International money laundering involves moving illicit money across borders. Due to differing laws and regulations in each country, detection and prosecution can be more challenging.

For example, a criminal organization in South America might smuggle cash into Europe. The money is deposited into banks under false names or through shell companies there. The funds are then transferred to various accounts across Asia, mixed with legitimate business revenues, and eventually used to purchase high-value assets like luxury real estate in the United States. By the time the money makes its way back into the legitimate economy, its illegal origins are complicated to trace.

Local Money Laundering

Locally, money laundering might be more straightforward but still sophisticated; here is how it could work. Consider a small town where a local gang is involved in drug trafficking. They might purchase a popular car wash to launder their drug money. Being a cash-heavy business, the car wash provides an excellent front for mixing illegal earnings with legitimate income. The gang reports higher-than-actual sales, thus laundering the money and making it appear to come from the car wash’s operations.

More Actions Considered Money Laundering

As we stated before, money laundering has various forms; It’s not just about moving money around.
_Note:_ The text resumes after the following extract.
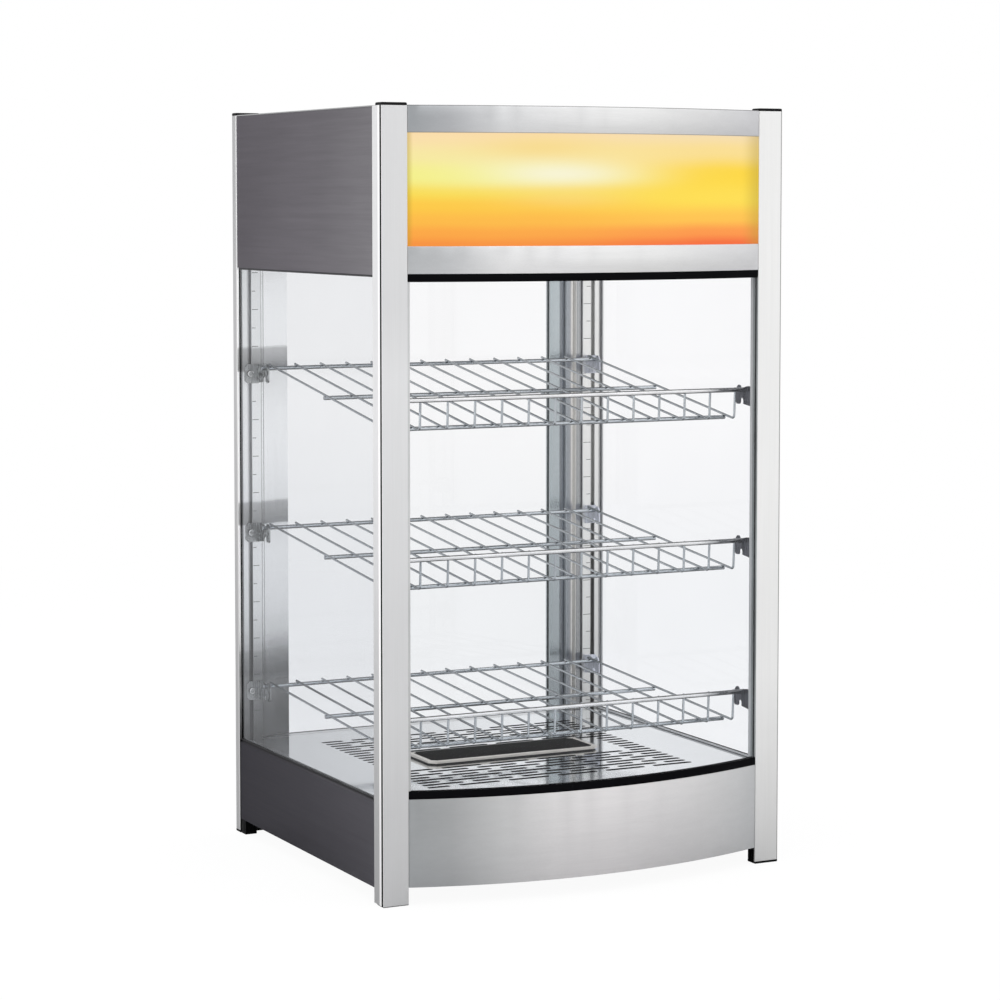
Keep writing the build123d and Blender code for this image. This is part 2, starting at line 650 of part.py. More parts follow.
with BuildPart() as latch_stile:
    with BuildSketch(Plane.XY.offset(door_z0)):
        with Locations((-181.5, 220.35)):
            Rectangle(29.0, door_rear - door_front)
        with Locations((-169.0, 220.3)):
            Rectangle(7.0, 4.4, mode=Mode.SUBTRACT)
        with Locations((-188.5, 215.6)):
            Rectangle(4.4, 1.6, mode=Mode.SUBTRACT)
    extrude(amount=door_z1 - door_z0)
    for z0, z1 in ((88.0, 92.4), (647.6, 652.0)):
        block(-190.7, -166.0, 215.0, 216.4, z0, z1, mode=Mode.SUBTRACT)

with BuildPart() as door_stiles:
    add(hinge_stile.part)
    add(latch_stile.part)
save(door_stiles.part, "door_stiles")

with BuildPart() as door_rails:
    for z0, z1, g0, g1, s0, s1 in ((door_z0, 104.0, 88.0, 92.4, 98.5, 104.5), (636.0, door_z1, 647.6, 652.0, 635.5, 641.5)):
        block(-166.9, 166.9, door_front, door_rear, z0, z1)
        block(-167.0, 167.0, 218.1, 222.5, s0, s1, mode=Mode.SUBTRACT)
        block(-167.0, 167.0, 215.0, 216.4, g0, g1, mode=Mode.SUBTRACT)
save(door_rails.part, "door_rails")

with BuildPart() as door_glass:
    block(-172.0, 172.0, 218.3, 222.3, 99.0, 641.0)
save(door_glass.part, "door_glass")

with BuildPart() as door_gasket:
    with BuildSketch(Plane.XZ.offset(-216.3)):
        with Locations((0.0, 370.0)):
            Rectangle(381.2, 563.8)
            Rectangle(372.8, 555.4, mode=Mode.SUBTRACT)
    extrude(amount=1.6)
save(door_gasket.part, "door_gasket")

with BuildPart() as door_grip:
    with BuildSketch(Plane.XY.offset(300.0)):
        with BuildLine():
            Polyline((-196.05, 216.0), (-199.2, 216.0), (-199.2, 220.4), (-200.4, 221.6), (-209.0, 221.6), (-210.4, 223.4),
                     (-209.0, 225.4), (-196.05, 225.4), close=True)
        make_face()
    extrude(amount=150.0)
    fillet(door_grip.edges().filter_by(Axis.Y).group_by(Axis.X)[0], radius=0.6)
save(door_grip.part, "door_grip")

with BuildPart() as hinge_brackets:
    for leaf0, leaf1, plate0, plate1, pin0, pin1 in ((661.0, 663.0, 661.0, 686.0, 645.0, 661.5), (81.0, 83.0, 58.0, 83.0, 82.5, 99.0)):
        block(205.0, 230.0, 214.55, 216.2, plate0, plate1)
        with BuildSketch(Plane.XY.offset(leaf0)):
            with BuildLine():
                Polyline((hinge_x, 214.7), (230.0, 214.7), (230.0, 225.4), (hinge_x, 225.4))
                ThreePointArc((hinge_x, 225.4), (hinge_x - 5.35, 220.05), (hinge_x, 214.7))
            make_face()
        extrude(amount=leaf1 - leaf0)
        with BuildSketch(Plane.XY.offset(pin0)):
            with Locations((hinge_x, hinge_y)):
                Circle(2.5)
        extrude(amount=pin1 - pin0)
save(hinge_brackets.part, "hinge_brackets")

with BuildPart() as rear_screws:
    heads = [(212.0, 216.25, 674.5), (223.5, 216.25, 674.5), (212.0, 216.25, 69.5), (223.5, 216.25, 69.5),
             (-190.0, 214.55, 790.0), (190.0, 214.55, 790.0), (-190.0, 214.55, 680.0), (178.0, 214.55, 700.0),
             (0.0, 214.55, 790.0),
             (-192.0, panel_face + 0.05, 28.0), (192.0, panel_face + 0.05, 28.0),
             (-192.0, panel_face + 0.05, 70.0), (192.0, panel_face + 0.05, 70.0)]
    for x, y, z in heads:
        with BuildSketch(Plane.XZ.offset(-y)):
            with Locations((x, z)):
                Circle(3.6)
        extrude(amount=-1.8)
        with BuildSketch(Plane.XZ.offset(-y - 1.1)):
            with Locations((x, z)):
                Rectangle(4.4, 0.9)
                Rectangle(0.9, 4.4)
        extrude(amount=-1.0, mode=Mode.SUBTRACT)
save(rear_screws.part, "rear_screws")

# ---------------------------------------------------------------- wire shelves and their clips
def wire_line(rear_z, front_z):
    """Height of the bend below the front rod and slope of the wires behind it."""
    bend_z = front_z - bend_drop
    return bend_z, (rear_z + rear_rod_r + wire_r - 0.3 - bend_z) / (rear_rod_y - bend_y)


def shelf(rear_z, front_z):
    """Welded wire shelf: fourteen wires on four cross rods, with a turned-up front lip."""
    lip_y = front_rod_y + front_rod_r + wire_r - 0.3
    bend_z, slope = wire_line(rear_z, front_z)
    with BuildPart() as rack:
        with BuildLine() as wire_path:
            FilletPolyline((0, 183.8, bend_z + slope * (183.8 - bend_y)), (0, bend_y, bend_z), (0, lip_y, front_z + 1.6), radius=4.0)
        with BuildSketch(Plane(origin=wire_path.line @ 0, z_dir=wire_path.line % 0)):
            Circle(wire_r)
        sweep(path=wire_path.line)
        single = rack.part
        with GridLocations(wire_pitch, 0.0, wire_count, 1):
            add(single, mode=Mode.REPLACE)
        rods = ((rear_rod_y, rear_z, rear_rod_r, 212.0),
                (26.5, bend_z + slope * (26.5 - bend_y) - 3.2, 2.25, lip_rod_half),
                (lip_rod_y, bend_z + slope * (lip_rod_y - bend_y) - 3.2, 2.25, lip_rod_half),
                (front_rod_y, front_z, front_rod_r, 212.0))
        for y, z, r, half in rods:
            with BuildSketch(Plane.YZ.offset(-half)):
                with Locations((y, z)):
                    Circle(r)
            extrude(amount=2 * half)
    return rack


def rod_plate(rod_z, rod_r, span, outward, face_y):
    """Rod plate of a clip, a sheet along Y and Z with a seat on top and a notch below."""
    s = outward
    seat = rod_r + 0.3
    with BuildPart() as plate:
        with BuildSketch(Plane.YZ.offset(clip_x0)):
            with BuildLine():
                Polyline((face_y, rod_z - 17.5), (face_y, rod_z + 3.6), (face_y + s * 6.0, rod_z + 4.2))
                ThreePointArc((face_y + s * 6.0, rod_z + 4.2), (face_y + s * (span - 8.5), rod_z + 3.8), (face_y + s * (span - seat), rod_z + 1.6))
                Polyline((face_y + s * (span - seat), rod_z + 1.6), (face_y + s * (span - seat), rod_z))
                ThreePointArc((face_y + s * (span - seat), rod_z), (face_y + s * span, rod_z - seat), (face_y + s * (span + seat), rod_z))
                Polyline((face_y + s * (span + seat), rod_z), (face_y + s * (span + seat), rod_z + 2.4))
                ThreePointArc((face_y + s * (span + seat), rod_z + 2.4), (face_y + s * (span + 5.9), rod_z + 4.9), (face_y + s * (span + 9.4), rod_z + 3.0))
                ThreePointArc((face_y + s * (span + 9.4), rod_z + 3.0), (face_y + s * (span + 11.3), rod_z + 0.6), (face_y + s * (span + 12.0), rod_z - 2.4))
                Polyline((face_y + s * (span + 12.0), rod_z - 2.4), (face_y + s * (span + 12.0), rod_z - 13.4),
                         (face_y + s * (span + 10.4), rod_z - 15.6), (face_y + s * (span + 5.0), rod_z - 15.6),
                         (face_y + s * (span + 3.3), rod_z - 13.8), (face_y + s * (span + 3.3), rod_z - 12.0))
                ThreePointArc((face_y + s * (span + 3.3), rod_z - 12.0), (face_y + s * span, rod_z - 8.7), (face_y + s * (span - 3.3), rod_z - 12.0))
                Polyline((face_y + s * (span - 3.3), rod_z - 12.0), (face_y + s * (span - 3.3), rod_z - 15.2), (face_y, rod_z - 17.5))
            make_face()
        extrude(amount=clip_x1 - clip_x0)
        # flange on the face of the post, with its cut corners and screw hole
        flange_y = face_y + 1.5 if s > 0 else face_y
        with BuildSketch(Plane.XZ.offset(-flange_y)) as flange:
            with Locations((clip_x0 + 8.0, rod_z - 6.95)):
                Rectangle(16.0, 21.1)
            chamfer(flange.vertices().group_by(Axis.X)[-1], length=3.0)
            with Locations((slot_x, rod_z - 6.9)):
                Circle(2.4, mode=Mode.SUBTRACT)
        extrude(amount=1.5)
    return plate


def clip_set(rear_z, front_z):
    """Four clips of one shelf."""
    with BuildPart() as clips:
        for rod_z, rod_r, span, s, face in ((front_z, front_rod_r, front_rod_y - front_post_rear, 1.0, front_post_rear + 0.05),
                                           (rear_z, rear_rod_r, rear_post_front - rear_rod_y, -1.0, rear_post_front - 0.05)):
            clip = rod_plate(rod_z, rod_r, span - 0.05, s, face)
            add(clip.part)
            mirror(clip.part, about=Plane.YZ)
    return clips


def clip_screws(rear_z, front_z):
    """Round-headed screws of the clips, each with its square nut in the T-slot."""
    with BuildPart() as screws:
        for rod_z, s, face in ((front_z, 1.0, front_post_rear), (rear_z, -1.0, rear_post_front)):
            z = rod_z - 6.9
            for x in (-slot_x, slot_x):
                head = [face + s * 1.6, face + s * 4.4]
                with BuildSketch(Plane.XZ.offset(-max(head))):
                    with Locations((x, z)):
                        Circle(3.9)
                extrude(amount=2.8)
                shank = [face - s * 5.0, face + s * 1.7]
                with BuildSketch(Plane.XZ.offset(-max(shank))):
                    with Locations((x, z)):
                        Circle(2.0)
                extrude(amount=6.7)
                nut = [face - s * 2.1, face - s * 4.8]
                with BuildSketch(Plane.XZ.offset(-max(nut))):
                    with Locations((x, z)):
                        Rectangle(9.4, 9.0)
                extrude(amount=2.7)
        round_heads = screws.faces().filter_by(Axis.Y).filter_by(lambda f: abs(f.area - math.pi * 3.9 ** 2) < 0.5)
        fillet(round_heads.edges(), radius=1.2)
        for rod_z, s, face in ((front_z, 1.0, front_post_rear), (rear_z, -1.0, rear_post_front)):
            for x in (-slot_x, slot_x):
                block(x - 2.3, x + 2.3, min(face + s * 3.5, face + s * 4.6), max(face + s * 3.5, face + s * 4.6),
                      rod_z - 7.4, rod_z - 6.4, mode=Mode.SUBTRACT)
    return screws


for level, rear_z, front_z in shelf_levels:
    save(shelf(rear_z, front_z).part, "shelf_" + level)
    save(clip_set(rear_z, front_z).part, "shelf_clips_" + level)
    save(clip_screws(rear_z, front_z).part, "clip_screws_" + level)
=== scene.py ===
import math

import bmesh
import bpy
from mathutils import Matrix, Vector


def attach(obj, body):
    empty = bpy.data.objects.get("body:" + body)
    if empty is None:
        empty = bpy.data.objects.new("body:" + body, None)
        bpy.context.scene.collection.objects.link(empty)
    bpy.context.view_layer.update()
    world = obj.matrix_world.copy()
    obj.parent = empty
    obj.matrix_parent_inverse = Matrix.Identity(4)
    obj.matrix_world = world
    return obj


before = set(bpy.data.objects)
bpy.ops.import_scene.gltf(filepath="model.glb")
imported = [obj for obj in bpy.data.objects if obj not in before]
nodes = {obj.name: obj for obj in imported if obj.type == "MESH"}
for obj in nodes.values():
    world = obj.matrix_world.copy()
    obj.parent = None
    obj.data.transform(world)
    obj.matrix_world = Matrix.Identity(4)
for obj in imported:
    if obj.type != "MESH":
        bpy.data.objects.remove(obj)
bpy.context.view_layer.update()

scene = bpy.context.scene
scene.view_settings.view_transform = "Standard"
scene.view_settings.look = "None"

# ---------------------------------------------------------------- camera
YAW, PITCH = math.radians(26.552), math.radians(3.908)
cam_data = bpy.data.cameras.new("camera")
cam_data.lens = 104.02
cam_data.shift_y = -0.10
cam_data.sensor_width = 36.0
cam_data.clip_start, cam_data.clip_end = 0.05, 50.0
cam = bpy.data.objects.new("camera", cam_data)
scene.collection.objects.link(cam)
cam.location = (-1.4056, -2.7997, 0.7069)
look = Vector((math.sin(YAW) * math.cos(PITCH), math.cos(YAW) * math.cos(PITCH), -math.sin(PITCH)))
cam.rotation_mode = "QUATERNION"
cam.rotation_quaternion = look.to_track_quat("-Z", "Y")
scene.camera = cam


# ---------------------------------------------------------------- node graphs
class Graph:
    """A few short calls for building a node tree."""

    def __init__(self, tree):
        self.tree = tree
        tree.nodes.clear()

    def add(self, kind, settings=None, inputs=None):
        n = self.tree.nodes.new(kind)
        for k, v in (settings or {}).items():
            setattr(n, k, v)
        for k, v in (inputs or {}).items():
            self.put(n.inputs[k], v)
        return n

    def put(self, socket, v):
        if isinstance(v, bpy.types.NodeSocket):
            self.tree.links.new(v, socket)
        elif isinstance(v, bpy.types.Node):
            self.tree.links.new(v.outputs[0], socket)
        elif socket.type == "RGBA" and len(v) == 3:
            socket.default_value = (*v, 1.0)
        else:
            socket.default_value = v

    def math(self, op, a, b=None, c=None, clamp=False):
        n = self.add("ShaderNodeMath", {"operation": op, "use_clamp": clamp})
        for i, v in enumerate((a, b, c)):
            if v is not None:
                self.put(n.inputs[i], v)
        return n.outputs[0]

    def span(self, v, lo, hi, to_lo=0.0, to_hi=1.0, smooth=True):
        n = self.add("ShaderNodeMapRange", {"interpolation_type": "SMOOTHSTEP" if smooth else "LINEAR"})
        self.put(n.inputs["Value"], v)
        for k, x in (("From Min", lo), ("From Max", hi), ("To Min", to_lo), ("To Max", to_hi)):
            n.inputs[k].default_value = x
        return n.outputs[0]

    def mix(self, f, a, b, blend="MIX"):
        n = self.add("ShaderNodeMix", {"data_type": "RGBA", "blend_type": blend})
        self.put(n.inputs[0], f)
        self.put(n.inputs[6], a)
        self.put(n.inputs[7], b)
        return n.outputs[2]

    def ramp(self, f, stops, ease="LINEAR"):
        n = self.add("ShaderNodeValToRGB", inputs={0: f})
        n.color_ramp.interpolation = ease
        e = n.color_ramp.elements
        e[1].position = stops[-1][0]
        e[0].position = stops[0][0]
        items = [e[0], e[1]]
        for item, (p, c) in zip(items, (stops[0], stops[-1])):
            item.color = (*c, 1.0) if hasattr(c, "__len__") else (c, c, c, 1.0)
        for p, c in stops[1:-1]:
            e.new(p).color = (*c, 1.0) if hasattr(c, "__len__") else (c, c, c, 1.0)
        return n.outputs[0]

    def scaled(self, colour, f):
        """A colour times a value."""
        n = self.add("ShaderNodeVectorMath", {"operation": "SCALE"})
        self.put(n.inputs[0], colour)
        self.put(n.inputs["Scale"], f)
        return n.outputs[0]

    def both(self, *values):
        """Product of several masks."""
        out = values[0]
        for v in values[1:]:
            out = self.math("MULTIPLY", out, v)
        return out

    def above(self, v, edge):
        return self.math("GREATER_THAN", v, edge)

    def below(self, v, edge):
        return self.math("LESS_THAN", v, edge)

    def noise(self, coords, scale, detail=3.0, rough=0.55, stretch=(1, 1, 1), shift=(0, 0, 0)):
        m = self.add("ShaderNodeMapping", {"vector_type": "POINT"}, {"Vector": coords, "Scale": stretch, "Location": shift})
        n = self.add("ShaderNodeTexNoise", {"noise_dimensions": "3D"},
                     {"Vector": m, "Scale": scale, "Detail": detail, "Roughness": rough})
        return n.outputs["Fac"]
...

Several other activities fall under money laundering:
Transportation or possession of illegally acquired property and assets: If someone is found transporting large sums of cash without a clear source, it raises red flags.

Credit card fraud:

Using stolen credit card information to purchase or transfer funds is another form of laundering.

A cybercriminal might use stolen credit card information to purchase high-end electronics. These items are then sold for cash, which is subsequently deposited into various bank accounts in small amounts to avoid detection. This cash can then be used for further illegal activities or invested in legitimate businesses, completing the laundering cycle.

What is a Money Laundering Sentence?

A money laundering sentence is the legal punishment imposed on individuals or entities found guilty of money laundering activities. Sentencing can range from fines and asset forfeiture to long-term imprisonment. The severity of the money laundering sentence depends on various factors, including the amount of money involved, the extent of the criminal network, and the defendant’s role in the operation.

To put this into perspective, in the U.S., money laundering can result in a maximum penalty of up to 20 years in prison and fines of up to $500,000 or twice the value of the property involved in the transaction, whichever is greater. These penalties highlight the seriousness with which authorities treat money laundering offenses.

Sentencing Factors

Several factors influence the severity of a money laundering sentence:

1. Amount of Money Involved:

Larger sums typically lead to harsher penalties.

2. Criminal History:

Repeat offenders or those with a history of similar crimes face stiffer sentences.

3. Role in the Scheme:

Organizers and leaders of money laundering operations receive more severe sentences than minor participants.

4. Impact on Society:

Activities with a broader negative impact, such as funding terrorism, result in more severe penalties.

How Does the Claim Procedure Work?

When authorities suspect money laundering, they initiate an investigation to gather evidence. This involves scrutinizing financial records, monitoring transactions, and sometimes undercover operations. If sufficient evidence is gathered, the case is brought to court.

The Legal Process

The legal process of sentencing a criminal charged with money laundering would go something like this. First, an individual is accused of laundering money through their company. The investigation reveals complex financial transactions, fake invoices, and offshore accounts. The executive is indicted, and detailed evidence is presented during the trial showing their involvement. Upon conviction, the judge sentences the executive to a substantial prison term and hefty fines and orders the forfeiture of properties purchased with the laundered funds.

These are the steps presented in this scenario:

1. Indictment:

The accused is formally charged with money laundering.

2. Trial:

Evidence is presented, and the accused can defend against the charges.

3. Conviction:

If found guilty, the court determines the appropriate penalty for money laundering.

4. Sentencing:

The judge considers all factors and imposes a sentence, which could include prison time, fines, and asset forfeiture.


Money laundering is a complex crime with severe implications. Understanding what it is, the types of money laundering, and the factors influencing a money laundering sentence is crucial for anyone in the financial sector. With harsh penalties and formal legal processes in place, authorities continue to combat this crime to protect individuals and maintain integrity in the financial system.

What is the typical money laundering sentence?

The sentence for money laundering can vary widely, including up to 20 years in prison and significant fines.

How is money laundering detected?

Money laundering is detected through financial audits, suspicious transaction reports, and investigations by law enforcement agencies.

Can small transactions be considered money laundering?

Even small transactions can be part of a larger money laundering scheme and are subject to investigation and penalties.

Are businesses liable for money laundering conducted by employees?

Businesses can be held liable if they fail to implement adequate anti-money laundering controls and procedures.